=== Listed entries ===

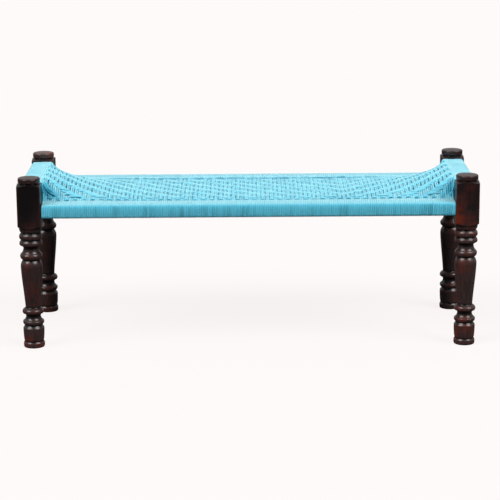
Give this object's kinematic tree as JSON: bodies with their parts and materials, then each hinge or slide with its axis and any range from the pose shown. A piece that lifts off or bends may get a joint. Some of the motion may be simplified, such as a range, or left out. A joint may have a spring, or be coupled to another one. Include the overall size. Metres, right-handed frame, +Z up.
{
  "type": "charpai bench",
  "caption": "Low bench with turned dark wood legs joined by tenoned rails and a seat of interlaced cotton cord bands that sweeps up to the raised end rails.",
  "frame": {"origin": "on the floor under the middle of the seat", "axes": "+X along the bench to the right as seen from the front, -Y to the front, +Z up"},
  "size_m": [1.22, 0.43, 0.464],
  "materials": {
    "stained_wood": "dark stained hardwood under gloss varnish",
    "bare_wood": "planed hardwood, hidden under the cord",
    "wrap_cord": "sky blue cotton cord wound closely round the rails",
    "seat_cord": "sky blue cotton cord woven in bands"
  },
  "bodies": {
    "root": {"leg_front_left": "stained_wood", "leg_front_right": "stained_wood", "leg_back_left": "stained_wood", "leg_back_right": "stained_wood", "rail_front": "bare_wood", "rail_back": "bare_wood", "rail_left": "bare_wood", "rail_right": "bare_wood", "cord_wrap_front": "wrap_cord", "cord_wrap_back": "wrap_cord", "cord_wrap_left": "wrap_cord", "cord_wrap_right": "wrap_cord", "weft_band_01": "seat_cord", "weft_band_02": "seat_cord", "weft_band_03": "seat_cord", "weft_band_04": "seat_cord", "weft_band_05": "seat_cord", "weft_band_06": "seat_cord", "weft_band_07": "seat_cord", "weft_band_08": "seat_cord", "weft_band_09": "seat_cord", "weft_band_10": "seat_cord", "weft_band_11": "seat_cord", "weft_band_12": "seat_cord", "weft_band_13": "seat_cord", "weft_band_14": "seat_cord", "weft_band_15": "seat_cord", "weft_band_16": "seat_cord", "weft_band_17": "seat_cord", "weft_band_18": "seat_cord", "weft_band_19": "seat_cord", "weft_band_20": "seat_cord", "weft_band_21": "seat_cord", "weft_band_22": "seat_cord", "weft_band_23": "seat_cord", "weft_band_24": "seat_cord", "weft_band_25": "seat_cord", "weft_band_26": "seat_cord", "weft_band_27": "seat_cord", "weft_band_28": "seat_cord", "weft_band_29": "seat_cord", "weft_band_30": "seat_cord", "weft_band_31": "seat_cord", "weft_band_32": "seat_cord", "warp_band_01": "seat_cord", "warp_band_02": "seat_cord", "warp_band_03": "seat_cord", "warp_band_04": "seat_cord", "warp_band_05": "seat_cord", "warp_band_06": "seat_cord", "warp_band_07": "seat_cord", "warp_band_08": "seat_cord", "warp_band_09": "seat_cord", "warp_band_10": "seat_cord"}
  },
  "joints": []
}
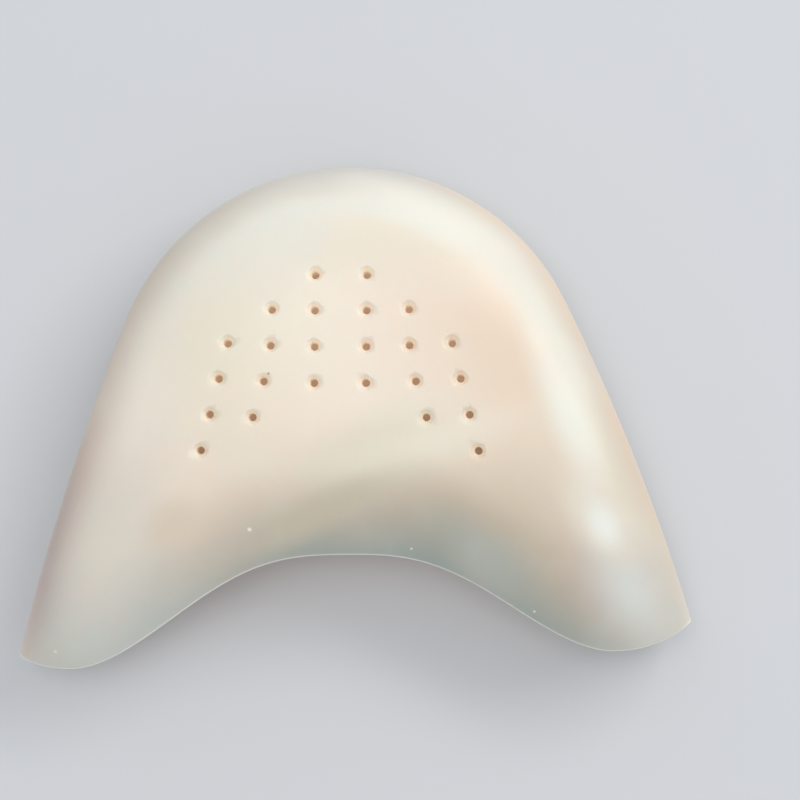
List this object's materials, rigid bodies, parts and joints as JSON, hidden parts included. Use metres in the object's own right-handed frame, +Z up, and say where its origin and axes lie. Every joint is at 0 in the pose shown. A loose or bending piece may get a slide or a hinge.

===

Each entry above is to be printed again exactly.

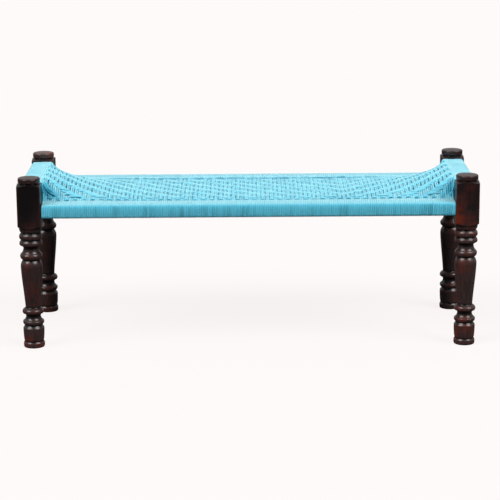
Give this object's kinematic tree as JSON: bodies with their parts and materials, then each hinge or slide with its axis and any range from the pose shown. A piece that lifts off or bends may get a joint. Some of the motion may be simplified, such as a range, or left out. A joint may have a spring, or be coupled to another one. Include the overall size. Metres, right-handed frame, +Z up.
{
  "type": "charpai bench",
  "caption": "Low bench with turned dark wood legs joined by tenoned rails and a seat of interlaced cotton cord bands that sweeps up to the raised end rails.",
  "frame": {"origin": "on the floor under the middle of the seat", "axes": "+X along the bench to the right as seen from the front, -Y to the front, +Z up"},
  "size_m": [1.22, 0.43, 0.464],
  "materials": {
    "stained_wood": "dark stained hardwood under gloss varnish",
    "bare_wood": "planed hardwood, hidden under the cord",
    "wrap_cord": "sky blue cotton cord wound closely round the rails",
    "seat_cord": "sky blue cotton cord woven in bands"
  },
  "bodies": {
    "root": {"leg_front_left": "stained_wood", "leg_front_right": "stained_wood", "leg_back_left": "stained_wood", "leg_back_right": "stained_wood", "rail_front": "bare_wood", "rail_back": "bare_wood", "rail_left": "bare_wood", "rail_right": "bare_wood", "cord_wrap_front": "wrap_cord", "cord_wrap_back": "wrap_cord", "cord_wrap_left": "wrap_cord", "cord_wrap_right": "wrap_cord", "weft_band_01": "seat_cord", "weft_band_02": "seat_cord", "weft_band_03": "seat_cord", "weft_band_04": "seat_cord", "weft_band_05": "seat_cord", "weft_band_06": "seat_cord", "weft_band_07": "seat_cord", "weft_band_08": "seat_cord", "weft_band_09": "seat_cord", "weft_band_10": "seat_cord", "weft_band_11": "seat_cord", "weft_band_12": "seat_cord", "weft_band_13": "seat_cord", "weft_band_14": "seat_cord", "weft_band_15": "seat_cord", "weft_band_16": "seat_cord", "weft_band_17": "seat_cord", "weft_band_18": "seat_cord", "weft_band_19": "seat_cord", "weft_band_20": "seat_cord", "weft_band_21": "seat_cord", "weft_band_22": "seat_cord", "weft_band_23": "seat_cord", "weft_band_24": "seat_cord", "weft_band_25": "seat_cord", "weft_band_26": "seat_cord", "weft_band_27": "seat_cord", "weft_band_28": "seat_cord", "weft_band_29": "seat_cord", "weft_band_30": "seat_cord", "weft_band_31": "seat_cord", "weft_band_32": "seat_cord", "warp_band_01": "seat_cord", "warp_band_02": "seat_cord", "warp_band_03": "seat_cord", "warp_band_04": "seat_cord", "warp_band_05": "seat_cord", "warp_band_06": "seat_cord", "warp_band_07": "seat_cord", "warp_band_08": "seat_cord", "warp_band_09": "seat_cord", "warp_band_10": "seat_cord"}
  },
  "joints": []
}
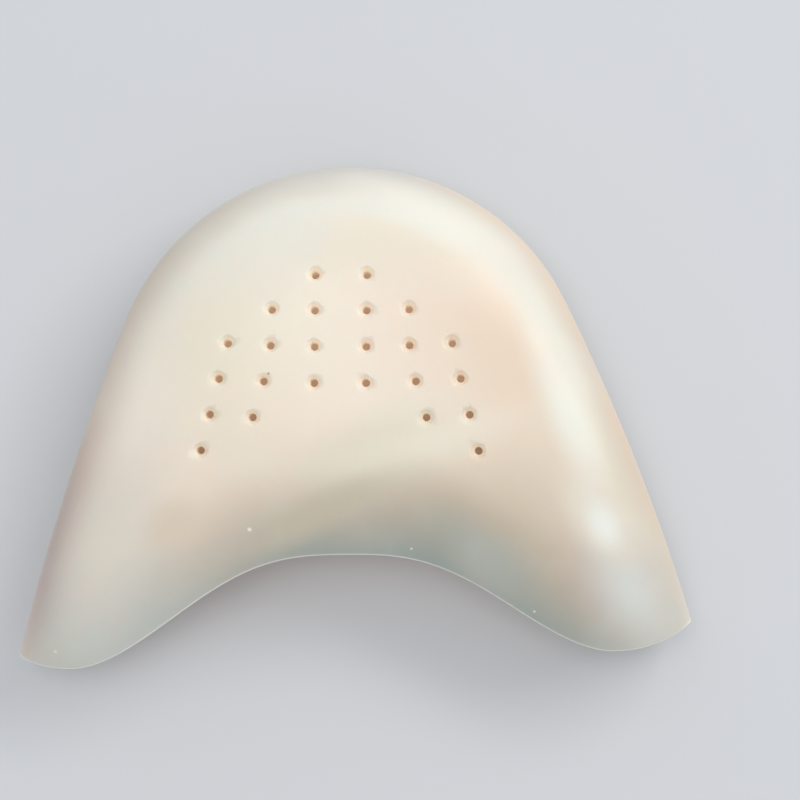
List this object's materials, rigid bodies, parts and joints as JSON, hidden parts included. Use metres in the object's own right-handed frame, +Z up, and say where its origin and axes lie. Every joint is at 0 in the pose shown. A loose or bending piece may get a slide or a hinge.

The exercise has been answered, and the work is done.